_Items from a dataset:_
━━━━━━━━━━━━━━━━

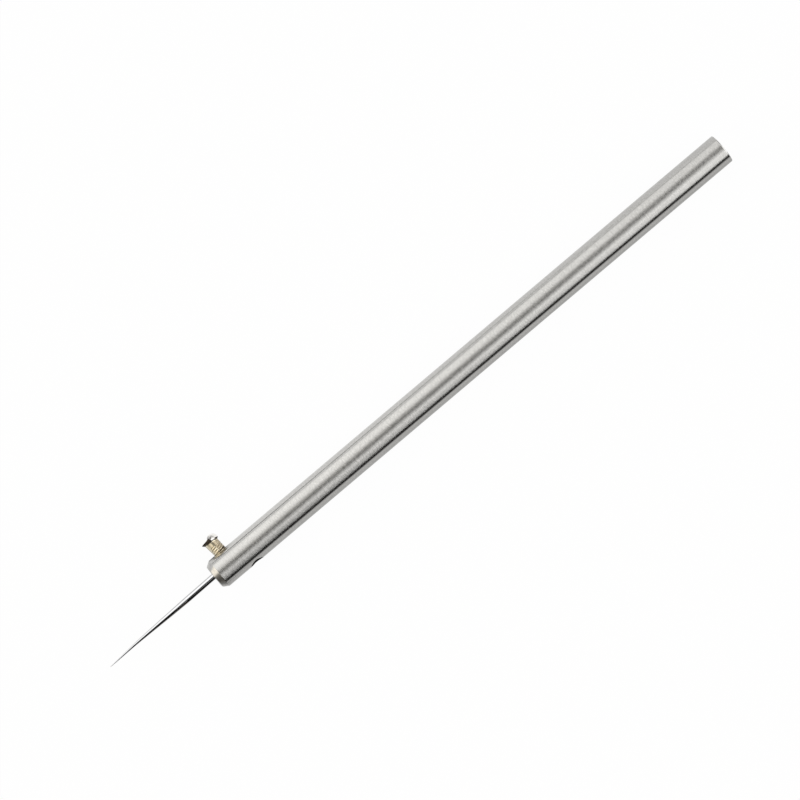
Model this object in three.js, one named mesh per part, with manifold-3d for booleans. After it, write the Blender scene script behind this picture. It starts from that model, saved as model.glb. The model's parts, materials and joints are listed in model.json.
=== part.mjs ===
// Leather awl: a round steel bar handle, a needle in a blind bore and the screw that clamps it.
// Millimetres. The origin is the centre of the butt face, +X runs along the handle out of the butt,
// and +Z is up with the awl lying on a bench, rolled until the screw's head touches the bench too.

import * as THREE from 'three';
import { mergeVertices } from 'three/addons/utils/BufferGeometryUtils.js';
import Module from 'manifold-3d';

// Handle
const handleDiameter = 8.0;
const handleLength = 163.5;
const noseChamferLength = 1.5;
const noseChamferDepth = 0.9;
const noseEdgeRound = 0.3;
const buttChamfer = 0.25;

// Needle
const needleDiameter = 1.52;
const needleOffset = 0.39; // bore centre at the nose face, from the handle's axis towards the screw
const needleTilt = 0.9; // degrees by which the tip runs away from the screw side
const needleHeld = 22.0; // length inside the handle
const shankOut = 8.8; // full diameter outside the handle
const bladeLength = 24.8; // ground slender from the shank to the point
const bladeCornerAhead = 11.2; // the blade's curved outline is drawn round a corner this far ahead
const bladeCornerDiameter = 1.1; // of the shank, at this diameter
const pointDiameter = 0.12;
const pointRounding = 0.04;
const tipHook = 0.14; // the point bends aside by this much, away from the screw side
const hookLength = 9.0;
const needleTailChamfer = 0.2;

// Clamp screw
const threadDiameter = 3.5;
const screwSetback = 5.1; // behind the nose face, at the handle's surface
const screwLean = 4.8; // degrees by which the head leans towards the nose
const threadOut = 3.0; // from the handle's surface to the underside of the head
const headDiameter = 4.45;
const headFlareHeight = 0.45;
const headRimHeight = 0.1;
const headTopHeight = 1.2; // above the rim
const headTopFlat = 2.4; // diameter of the flat that is left on top
const slotWidth = 0.6;
const slotDepth = 1.0;
const slotTurn = 13; // degrees from square across the handle
const wornDrop = 0.75; // the nose side of the head is worn lower than the other side
const wornSlope = 12; // degrees
const screwTipDiameter = 2.3;
const screwTipChamfer = 0.5;

// Cross hole, opposite the screw
const crossHoleDiameter = 3.45;
const crossHoleSetback = 10.4;

// Widened mouths of the two side holes
const clampHoleEdgeBreak = 0.5;
const crossHoleEdgeBreak = 0.25;

// Clearances
const boreClearance = 0.1; // round the needle
const boreEndGap = 0.3; // behind the needle
const drillPointAngle = 118; // degrees, at the bore's blind end
const threadClearance = 0.1; // round the screw
const tipGap = 0.1; // between the screw's tip and the needle
const benchGap = 0.02; // under the screw's head

// Facets
const handleSides = 32;
const needleSides = 32;
const screwSides = 40;
const holeSides = 40;
const arcSteps = 8;

const wasm = await Module();
wasm.setup();

const radians = THREE.MathUtils.degToRad;
const handleRadius = handleDiameter / 2;
const needleRadius = needleDiameter / 2;
const boreRadius = needleRadius + boreClearance;
const threadRadius = threadDiameter / 2;
const headRadius = headDiameter / 2;
const drillPointHeight = boreRadius / Math.tan(radians(drillPointAngle / 2));
const overcut = 2.0; // how far a cutting tool stands out of the material

// A mesh's own geometry as a solid, with shared corners merged and collapsed triangles left out
function solidOf(geometry) {
  const bare = geometry.clone();
  bare.deleteAttribute('normal');
  bare.deleteAttribute('uv');
  const merged = mergeVertices(bare, 1e-5);
  const index = merged.index.array;
  const triVerts = [];
  for (let i = 0; i < index.length; i += 3) {
    const [a, b, c] = [index[i], index[i + 1], index[i + 2]];
    if (a !== b && b !== c && c !== a) triVerts.push(a, b, c);
  }
  return new wasm.Manifold(new wasm.Mesh({
    numProp: 3,
    vertProperties: Float32Array.from(merged.attributes.position.array),
    triVerts: Uint32Array.from(triVerts),
  }));
}

function geometryOf(solid) {
  const { vertProperties, triVerts } = solid.getMesh();
  const geometry = new THREE.BufferGeometry();
  geometry.setAttribute('position', new THREE.BufferAttribute(vertProperties, 3));
  geometry.setIndex(new THREE.BufferAttribute(triVerts, 1));
  const flat = geometry.toNonIndexed();
  flat.computeVertexNormals();
  return flat;
}

function cutAll(geometry, cutters) {
  return geometryOf(cutters.reduce((solid, cutter) => solid.subtract(solidOf(cutter)), solidOf(geometry)));
}

// A profile of (radius, height) points turned round the Y axis
function turned(path, sides, phase = 0) {
  return new THREE.LatheGeometry(path.getPoints(arcSteps), sides, phase);
}

function placed(geometry, frame) {
  frame.updateMatrix();
  return geometry.applyMatrix4(frame.matrix);
}

// Frames that carry the needle, the screw and the holes, in the handle's own axes:
// X along the handle, Y towards the screw
function frameAt(x, y, turnDegrees) {
  const frame = new THREE.Group();
  frame.position.set(x, y, 0);
  frame.rotation.z = radians(turnDegrees);
  return frame;
}

const noseX = -handleLength;
const needleFrame = frameAt(noseX, needleOffset, needleTilt);
const screwFrame = frameAt(noseX + screwSetback, handleRadius, screwLean);
const crossHoleFrame = frameAt(noseX + crossHoleSetback, -handleRadius, 180);

// Heights of the clamp screw, with 0 where its axis crosses the handle's surface
const headRimTop = threadOut + headFlareHeight + headRimHeight;
const headTop = headRimTop + headTopHeight;

function headOutline() {
  const outline = new THREE.Path();
  outline.moveTo(threadRadius, threadOut);
  outline.lineTo(headRadius, threadOut + headFlareHeight);
  outline.lineTo(headRadius, headRimTop);
  outline.quadraticCurveTo(headRadius, headTop, headTopFlat / 2, headTop);
  outline.lineTo(0, headTop);
  return outline;
}

// The awl lies on a bench on one facet of its handle, rolled until the first point of the screw's head
// comes down to the bench: a circle of the head's outline dips by its reach and its radius together
function restingRoll() {
  const lean = radians(screwLean);
  const benchDrop = handleRadius * Math.cos(Math.PI / handleSides) - benchGap;
  const dips = headOutline().getPoints(arcSteps).map(({ x: radius, y: height }) => {
    const reach = handleRadius / Math.cos(lean) + height;
    return Math.asin(benchDrop / Math.hypot(reach, radius)) - Math.atan2(radius, reach);
  });
  return Math.asin(Math.sin(Math.min(...dips)) / Math.cos(lean));
}

const roll = restingRoll();

// Handle

function handleBar() {
  const profile = new THREE.Path();
  const faceRadius = handleRadius - noseChamferDepth;
  const along = noseChamferLength / Math.hypot(noseChamferLength, noseChamferDepth);
  const outward = noseChamferDepth / Math.hypot(noseChamferLength, noseChamferDepth);
  profile.moveTo(0, 0);
  profile.lineTo(faceRadius - noseEdgeRound, 0);
  profile.quadraticCurveTo(faceRadius, 0, faceRadius + noseEdgeRound * outward, noseEdgeRound * along);
  profile.lineTo(handleRadius, noseChamferLength);
  profile.lineTo(handleRadius, handleLength - buttChamfer);
  profile.lineTo(handleRadius - buttChamfer, handleLength);
  profile.lineTo(0, handleLength);
  // one facet faces straight down once the awl is rolled to its rest
  const bar = turned(profile, handleSides, roll + Math.PI / handleSides);
  return bar.rotateZ(-Math.PI / 2).translate(noseX, 0, 0);
}

function needleBore() {
  const depth = needleHeld + boreEndGap;
  const profile = new THREE.Path();
  profile.moveTo(0, -overcut);
  profile.lineTo(boreRadius, -overcut);
  profile.lineTo(boreRadius, depth);
  profile.lineTo(0, depth + drillPointHeight);
  return placed(turned(profile, holeSides).rotateZ(-Math.PI / 2), needleFrame);
}

// A hole from outside the handle down to the middle of the needle's bore, with its edge broken
function sideHole(frame, radius, depth, edgeBreak) {
  const mouth = radius + edgeBreak;
  const profile = new THREE.Path();
  profile.moveTo(0, -depth);
  profile.lineTo(radius, -depth);
  profile.lineTo(radius, -edgeBreak);
  profile.lineTo(mouth, 0);
  profile.lineTo(mouth, overcut);
  profile.lineTo(0, overcut);
  return placed(turned(profile, holeSides), frame);
}

function boreHeightAt(setback) {
  return needleOffset + setback * Math.tan(radians(needleTilt));
}

const handle = new THREE.Mesh(
  cutAll(handleBar(), [
    needleBore(),
    sideHole(
      screwFrame,
      threadRadius + threadClearance,
      handleRadius - boreHeightAt(screwSetback),
      clampHoleEdgeBreak,
    ),
    sideHole(
      crossHoleFrame,
      crossHoleDiameter / 2,
      handleRadius + boreHeightAt(crossHoleSetback),
      crossHoleEdgeBreak,
    ),
  ]),
  new THREE.MeshStandardMaterial({ color: 0xb4b2ae, roughness: 0.35, metalness: 1.0 }),
);
handle.name = 'handle';

// Needle, along X from its point to its tail inside the handle

const bladeStart = -shankOut;
const tip = bladeStart - bladeLength;

function needleProfile() {
  const profile = new THREE.Path();
  profile.moveTo(0, tip);
  profile.lineTo(pointDiameter / 2, tip + pointRounding);
  profile.quadraticCurveTo(bladeCornerDiameter / 2, bladeStart - bladeCornerAhead, needleRadius, bladeStart);
  profile.lineTo(needleRadius, needleHeld - needleTailChamfer);
  profile.lineTo(needleRadius - needleTailChamfer, needleHeld);
  profile.lineTo(0, needleHeld);
  return profile;
}

// The fine point hooks aside along a smooth S: level where it starts and level again at the tip
function hookPoint(geometry) {
  const position = geometry.attributes.position;
  for (let i = 0; i < position.count; i += 1) {
    const bend = THREE.MathUtils.smoothstep(tip + hookLength - position.getX(i), 0, hookLength);
    position.setY(i, position.getY(i) - tipHook * bend);
  }
  return geometry;
}

const needle = new THREE.Mesh(
  hookPoint(turned(needleProfile(), needleSides).rotateZ(-Math.PI / 2)),
  new THREE.MeshStandardMaterial({ color: 0xcfd0d2, roughness: 0.12, metalness: 1.0 }),
);
needle.name = 'needle';
needleFrame.add(needle);

// Clamp screw, along Y

function screwTipDepth() {
  const needleTop = boreHeightAt(screwSetback) + needleRadius;
  const slant = radians(screwLean + needleTilt);
  const edgeRise = (screwTipDiameter / 2) * Math.tan(slant);
  return (handleRadius - needleTop - tipGap) / Math.cos(slant) - edgeRise;
}

function screwBlank() {
  const tipDepth = screwTipDepth();
  const shank = new THREE.Path();
  shank.moveTo(0, -tipDepth);
  shank.lineTo(screwTipDiameter / 2, -tipDepth);
  shank.lineTo(threadRadius, -tipDepth + screwTipChamfer);
  const outline = new THREE.CurvePath();
  outline.curves.push(...shank.curves, new THREE.LineCurve(shank.currentPoint, headOutline().getPoint(0)));
  outline.curves.push(...headOutline().curves);
  return turned(outline, screwSides);
}

function slotCutter() {
  const blade = new THREE.BoxGeometry(slotWidth, slotDepth + overcut, headDiameter + overcut);
  return blade.translate(0, headTop - slotDepth / 2 + overcut / 2, 0).rotateY(radians(slotTurn));
}

// The wear takes the nose side of the head down in a slant that ends at the slot
function wearCutter() {
  const block = new THREE.BoxGeometry(headDiameter, overcut, headDiameter + overcut);
  block.translate(-headDiameter / 2, overcut / 2, 0);
  return block.rotateZ(radians(wornSlope)).translate(0, headTop - wornDrop / 2, 0).rotateY(radians(slotTurn));
}

const clampScrew = new THREE.Mesh(
  cutAll(screwBlank(), [slotCutter(), wearCutter()]),
  new THREE.MeshStandardMaterial({ color: 0xc9ab74, roughness: 0.28, metalness: 1.0 }),
);
clampScrew.name = 'clamp_screw';
screwFrame.add(clampScrew);

const awl = new THREE.Group();
awl.name = 'leather_awl';
awl.add(handle, needleFrame, screwFrame);
awl.rotation.x = -roll;

export default awl;
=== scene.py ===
"""Leather awl: a ground steel bar handle, a polished needle in its nose and a brass clamp screw."""

import json
import math

import bmesh
import bpy
from mathutils import Matrix, Vector


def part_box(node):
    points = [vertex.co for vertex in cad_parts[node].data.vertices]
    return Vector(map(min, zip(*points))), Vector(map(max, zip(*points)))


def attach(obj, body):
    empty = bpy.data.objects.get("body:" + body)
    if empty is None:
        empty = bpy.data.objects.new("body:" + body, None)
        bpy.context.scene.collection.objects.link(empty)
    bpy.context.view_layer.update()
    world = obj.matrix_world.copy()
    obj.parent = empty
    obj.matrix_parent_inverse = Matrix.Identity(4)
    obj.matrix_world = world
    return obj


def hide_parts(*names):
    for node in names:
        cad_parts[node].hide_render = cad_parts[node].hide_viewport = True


MM = 0.001

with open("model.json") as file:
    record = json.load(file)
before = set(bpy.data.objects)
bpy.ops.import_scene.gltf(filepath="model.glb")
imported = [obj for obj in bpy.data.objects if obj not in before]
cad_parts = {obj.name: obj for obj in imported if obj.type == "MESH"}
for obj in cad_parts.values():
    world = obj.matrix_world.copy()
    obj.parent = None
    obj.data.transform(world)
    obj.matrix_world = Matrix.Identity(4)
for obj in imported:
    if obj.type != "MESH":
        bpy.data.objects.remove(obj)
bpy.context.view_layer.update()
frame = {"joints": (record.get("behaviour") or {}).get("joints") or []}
joints = {joint["name"]: joint for joint in frame["joints"]}

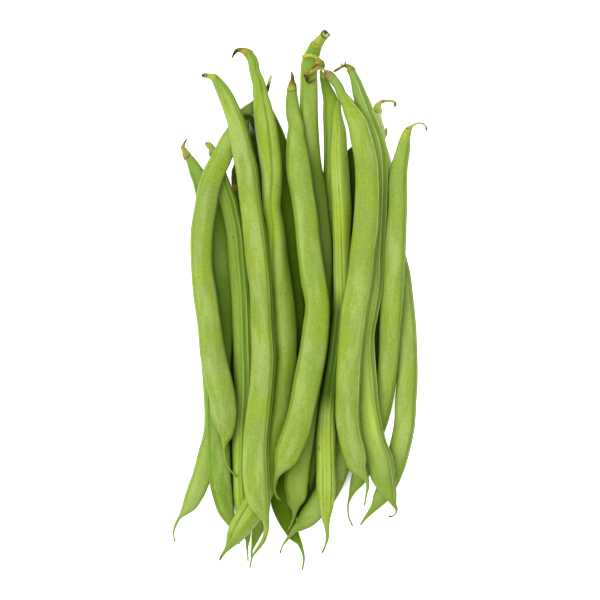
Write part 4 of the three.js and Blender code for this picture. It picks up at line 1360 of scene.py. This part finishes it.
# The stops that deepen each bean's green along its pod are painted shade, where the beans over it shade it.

━━━━━━━━━━━━━━━━

_GIVEN TASK:_
Your output shall consist solely of the lines from the line with "const clampScrew = new" to the line with "obj.matrix_world = Matrix.Identity(4)", reproduced exactly, both ends included.

_RESULT OF THE EXERCISE:_
const clampScrew = new THREE.Mesh(
  cutAll(screwBlank(), [slotCutter(), wearCutter()]),
  new THREE.MeshStandardMaterial({ color: 0xc9ab74, roughness: 0.28, metalness: 1.0 }),
);
clampScrew.name = 'clamp_screw';
screwFrame.add(clampScrew);

const awl = new THREE.Group();
awl.name = 'leather_awl';
awl.add(handle, needleFrame, screwFrame);
awl.rotation.x = -roll;

export default awl;
=== scene.py ===
"""Leather awl: a ground steel bar handle, a polished needle in its nose and a brass clamp screw."""

import json
import math

import bmesh
import bpy
from mathutils import Matrix, Vector


def part_box(node):
    points = [vertex.co for vertex in cad_parts[node].data.vertices]
    return Vector(map(min, zip(*points))), Vector(map(max, zip(*points)))


def attach(obj, body):
    empty = bpy.data.objects.get("body:" + body)
    if empty is None:
        empty = bpy.data.objects.new("body:" + body, None)
        bpy.context.scene.collection.objects.link(empty)
    bpy.context.view_layer.update()
    world = obj.matrix_world.copy()
    obj.parent = empty
    obj.matrix_parent_inverse = Matrix.Identity(4)
    obj.matrix_world = world
    return obj


def hide_parts(*names):
    for node in names:
        cad_parts[node].hide_render = cad_parts[node].hide_viewport = True


MM = 0.001

with open("model.json") as file:
    record = json.load(file)
before = set(bpy.data.objects)
bpy.ops.import_scene.gltf(filepath="model.glb")
imported = [obj for obj in bpy.data.objects if obj not in before]
cad_parts = {obj.name: obj for obj in imported if obj.type == "MESH"}
for obj in cad_parts.values():
    world = obj.matrix_world.copy()
    obj.parent = None
    obj.data.transform(world)
    obj.matrix_world = Matrix.Identity(4)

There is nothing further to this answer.